* **Data**:

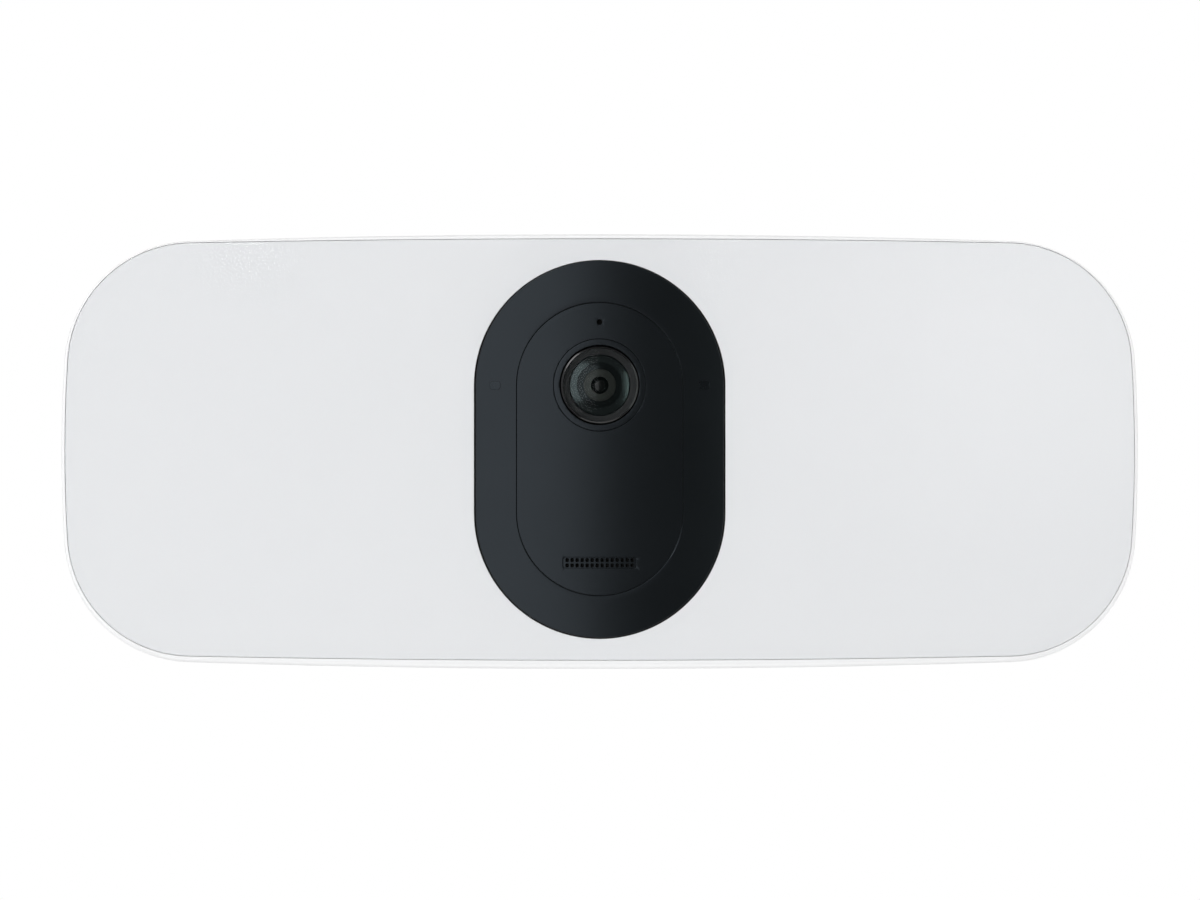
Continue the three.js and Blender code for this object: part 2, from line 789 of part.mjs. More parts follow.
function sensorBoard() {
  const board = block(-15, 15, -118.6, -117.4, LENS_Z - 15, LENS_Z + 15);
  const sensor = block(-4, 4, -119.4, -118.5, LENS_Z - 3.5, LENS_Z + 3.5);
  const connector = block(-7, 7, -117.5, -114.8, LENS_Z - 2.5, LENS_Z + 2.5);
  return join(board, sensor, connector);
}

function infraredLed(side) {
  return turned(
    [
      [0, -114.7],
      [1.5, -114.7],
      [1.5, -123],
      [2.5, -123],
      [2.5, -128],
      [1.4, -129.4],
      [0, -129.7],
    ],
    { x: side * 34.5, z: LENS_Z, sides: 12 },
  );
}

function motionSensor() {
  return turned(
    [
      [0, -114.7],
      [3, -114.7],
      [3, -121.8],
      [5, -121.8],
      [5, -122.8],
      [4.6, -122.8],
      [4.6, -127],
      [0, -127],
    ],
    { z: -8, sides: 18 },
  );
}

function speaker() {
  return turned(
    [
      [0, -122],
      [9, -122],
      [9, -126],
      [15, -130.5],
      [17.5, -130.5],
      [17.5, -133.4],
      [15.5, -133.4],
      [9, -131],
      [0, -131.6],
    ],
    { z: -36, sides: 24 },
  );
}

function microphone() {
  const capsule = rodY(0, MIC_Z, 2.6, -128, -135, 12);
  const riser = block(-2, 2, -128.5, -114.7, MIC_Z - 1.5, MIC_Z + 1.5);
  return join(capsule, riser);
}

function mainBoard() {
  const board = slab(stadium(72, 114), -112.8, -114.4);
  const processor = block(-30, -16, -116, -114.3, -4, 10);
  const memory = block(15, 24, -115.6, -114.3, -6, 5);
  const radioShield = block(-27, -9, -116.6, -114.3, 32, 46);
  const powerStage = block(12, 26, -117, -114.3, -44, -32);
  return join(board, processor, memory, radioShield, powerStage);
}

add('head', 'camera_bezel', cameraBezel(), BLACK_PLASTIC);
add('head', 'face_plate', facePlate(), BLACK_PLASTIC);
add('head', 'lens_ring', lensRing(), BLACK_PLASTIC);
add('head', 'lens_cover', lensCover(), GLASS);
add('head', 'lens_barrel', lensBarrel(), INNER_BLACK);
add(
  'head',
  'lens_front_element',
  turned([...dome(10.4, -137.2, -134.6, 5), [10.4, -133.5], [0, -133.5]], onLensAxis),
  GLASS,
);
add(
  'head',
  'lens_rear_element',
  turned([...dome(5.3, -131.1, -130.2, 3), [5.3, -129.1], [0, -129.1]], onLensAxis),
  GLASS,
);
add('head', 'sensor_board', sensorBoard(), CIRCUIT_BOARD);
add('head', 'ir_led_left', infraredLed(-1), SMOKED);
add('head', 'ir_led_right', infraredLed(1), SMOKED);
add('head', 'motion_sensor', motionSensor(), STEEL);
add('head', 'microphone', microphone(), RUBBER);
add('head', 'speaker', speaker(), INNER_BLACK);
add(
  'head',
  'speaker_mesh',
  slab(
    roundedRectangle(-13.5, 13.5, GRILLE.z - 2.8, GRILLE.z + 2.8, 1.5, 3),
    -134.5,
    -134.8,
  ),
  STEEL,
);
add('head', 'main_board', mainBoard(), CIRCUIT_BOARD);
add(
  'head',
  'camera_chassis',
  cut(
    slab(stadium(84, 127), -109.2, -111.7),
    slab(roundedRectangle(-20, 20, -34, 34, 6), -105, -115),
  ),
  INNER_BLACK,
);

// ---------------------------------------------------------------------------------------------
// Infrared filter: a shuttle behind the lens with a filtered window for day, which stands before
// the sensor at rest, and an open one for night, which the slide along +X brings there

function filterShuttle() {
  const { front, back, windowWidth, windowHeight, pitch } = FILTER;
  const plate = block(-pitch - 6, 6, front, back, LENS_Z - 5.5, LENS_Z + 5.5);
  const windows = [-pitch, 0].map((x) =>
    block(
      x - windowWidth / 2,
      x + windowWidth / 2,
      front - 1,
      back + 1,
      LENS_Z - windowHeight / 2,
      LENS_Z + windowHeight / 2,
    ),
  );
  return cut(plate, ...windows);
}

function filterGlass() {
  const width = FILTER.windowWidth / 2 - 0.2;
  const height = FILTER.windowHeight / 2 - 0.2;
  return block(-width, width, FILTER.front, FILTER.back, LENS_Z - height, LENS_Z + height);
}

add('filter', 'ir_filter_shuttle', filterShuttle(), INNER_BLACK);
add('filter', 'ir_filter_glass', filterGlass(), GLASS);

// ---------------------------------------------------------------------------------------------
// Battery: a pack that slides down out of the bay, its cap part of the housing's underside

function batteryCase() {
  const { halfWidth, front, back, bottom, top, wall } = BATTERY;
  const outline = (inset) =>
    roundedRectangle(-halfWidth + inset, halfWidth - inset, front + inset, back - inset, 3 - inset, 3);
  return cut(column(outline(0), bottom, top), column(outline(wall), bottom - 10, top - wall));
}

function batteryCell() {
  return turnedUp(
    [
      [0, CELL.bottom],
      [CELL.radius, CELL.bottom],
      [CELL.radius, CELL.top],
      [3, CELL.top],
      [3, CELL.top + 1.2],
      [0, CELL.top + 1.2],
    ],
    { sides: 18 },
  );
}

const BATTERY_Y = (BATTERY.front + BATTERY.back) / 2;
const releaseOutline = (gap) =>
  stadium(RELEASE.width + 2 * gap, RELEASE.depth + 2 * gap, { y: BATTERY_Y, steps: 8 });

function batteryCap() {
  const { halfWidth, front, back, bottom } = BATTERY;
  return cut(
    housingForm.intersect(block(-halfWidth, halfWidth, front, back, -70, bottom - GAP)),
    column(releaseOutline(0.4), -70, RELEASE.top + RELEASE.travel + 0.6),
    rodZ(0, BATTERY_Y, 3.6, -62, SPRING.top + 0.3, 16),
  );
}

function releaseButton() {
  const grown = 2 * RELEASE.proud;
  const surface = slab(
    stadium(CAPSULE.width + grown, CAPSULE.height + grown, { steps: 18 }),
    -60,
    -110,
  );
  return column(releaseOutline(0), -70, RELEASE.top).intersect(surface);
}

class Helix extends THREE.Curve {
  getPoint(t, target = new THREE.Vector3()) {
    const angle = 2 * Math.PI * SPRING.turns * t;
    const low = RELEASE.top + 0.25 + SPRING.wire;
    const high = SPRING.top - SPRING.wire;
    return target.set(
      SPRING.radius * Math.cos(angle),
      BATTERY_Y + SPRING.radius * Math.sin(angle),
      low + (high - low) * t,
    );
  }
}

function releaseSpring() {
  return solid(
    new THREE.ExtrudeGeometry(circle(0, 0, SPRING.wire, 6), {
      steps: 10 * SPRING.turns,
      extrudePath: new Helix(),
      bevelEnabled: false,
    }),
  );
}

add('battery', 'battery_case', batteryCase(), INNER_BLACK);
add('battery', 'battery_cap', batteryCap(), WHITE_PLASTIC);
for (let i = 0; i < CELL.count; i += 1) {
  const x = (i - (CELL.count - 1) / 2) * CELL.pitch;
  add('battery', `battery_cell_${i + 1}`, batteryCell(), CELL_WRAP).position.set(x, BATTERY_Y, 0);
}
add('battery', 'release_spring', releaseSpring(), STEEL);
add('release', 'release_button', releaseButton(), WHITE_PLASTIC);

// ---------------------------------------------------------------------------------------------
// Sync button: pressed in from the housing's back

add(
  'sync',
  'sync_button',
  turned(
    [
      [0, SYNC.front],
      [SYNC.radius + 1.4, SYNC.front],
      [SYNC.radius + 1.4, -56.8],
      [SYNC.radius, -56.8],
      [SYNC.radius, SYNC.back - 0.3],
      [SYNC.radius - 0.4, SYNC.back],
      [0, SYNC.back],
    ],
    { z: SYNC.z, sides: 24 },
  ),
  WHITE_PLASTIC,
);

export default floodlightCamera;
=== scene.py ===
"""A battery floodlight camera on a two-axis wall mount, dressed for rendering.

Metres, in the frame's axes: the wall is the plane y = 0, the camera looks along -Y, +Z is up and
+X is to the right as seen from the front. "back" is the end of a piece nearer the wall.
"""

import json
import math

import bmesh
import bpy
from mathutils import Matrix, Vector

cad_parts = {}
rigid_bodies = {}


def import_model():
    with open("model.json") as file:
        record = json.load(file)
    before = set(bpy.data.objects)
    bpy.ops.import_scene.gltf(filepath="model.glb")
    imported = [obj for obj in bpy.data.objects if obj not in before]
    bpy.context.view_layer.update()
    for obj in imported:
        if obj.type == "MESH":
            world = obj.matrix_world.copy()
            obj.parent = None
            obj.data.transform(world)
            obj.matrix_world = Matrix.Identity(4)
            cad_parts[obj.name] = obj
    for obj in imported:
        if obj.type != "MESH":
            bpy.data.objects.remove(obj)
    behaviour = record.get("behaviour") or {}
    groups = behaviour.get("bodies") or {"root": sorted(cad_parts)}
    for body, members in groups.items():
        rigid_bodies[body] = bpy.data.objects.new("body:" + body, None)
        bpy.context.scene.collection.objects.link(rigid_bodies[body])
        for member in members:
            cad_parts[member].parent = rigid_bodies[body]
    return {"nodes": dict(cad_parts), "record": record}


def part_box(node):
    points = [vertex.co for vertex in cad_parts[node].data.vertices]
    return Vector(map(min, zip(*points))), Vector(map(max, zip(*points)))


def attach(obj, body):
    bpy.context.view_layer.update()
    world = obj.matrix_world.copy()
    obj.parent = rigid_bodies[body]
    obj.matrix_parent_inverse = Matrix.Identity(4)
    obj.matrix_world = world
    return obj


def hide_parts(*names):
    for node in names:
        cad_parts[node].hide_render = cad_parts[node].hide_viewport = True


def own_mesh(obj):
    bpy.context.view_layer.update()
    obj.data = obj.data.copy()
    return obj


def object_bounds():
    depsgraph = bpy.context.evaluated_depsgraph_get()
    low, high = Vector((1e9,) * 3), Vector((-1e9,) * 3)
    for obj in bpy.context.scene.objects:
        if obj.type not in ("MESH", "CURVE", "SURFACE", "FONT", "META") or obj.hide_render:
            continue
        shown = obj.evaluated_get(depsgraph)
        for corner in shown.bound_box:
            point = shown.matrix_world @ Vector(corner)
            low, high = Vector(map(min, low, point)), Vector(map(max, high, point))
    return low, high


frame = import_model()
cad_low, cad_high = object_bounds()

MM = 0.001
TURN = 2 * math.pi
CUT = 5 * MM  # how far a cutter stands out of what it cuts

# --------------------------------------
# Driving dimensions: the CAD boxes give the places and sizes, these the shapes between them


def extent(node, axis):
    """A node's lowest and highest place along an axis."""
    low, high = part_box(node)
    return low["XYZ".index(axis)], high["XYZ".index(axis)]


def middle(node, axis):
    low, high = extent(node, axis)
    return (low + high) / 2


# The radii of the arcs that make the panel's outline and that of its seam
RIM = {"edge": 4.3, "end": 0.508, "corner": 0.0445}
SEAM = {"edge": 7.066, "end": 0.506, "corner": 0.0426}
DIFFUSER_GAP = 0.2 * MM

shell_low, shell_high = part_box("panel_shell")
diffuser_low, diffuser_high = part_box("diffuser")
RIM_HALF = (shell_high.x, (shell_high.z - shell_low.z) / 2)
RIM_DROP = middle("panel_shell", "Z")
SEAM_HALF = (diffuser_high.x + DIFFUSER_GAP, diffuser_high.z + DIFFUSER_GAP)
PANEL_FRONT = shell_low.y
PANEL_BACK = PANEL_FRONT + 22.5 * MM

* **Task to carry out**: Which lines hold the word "type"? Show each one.

* **Full response**:
        if obj.type == "MESH":
        if obj.type != "MESH":
        if obj.type not in ("MESH", "CURVE", "SURFACE", "FONT", "META") or obj.hide_render:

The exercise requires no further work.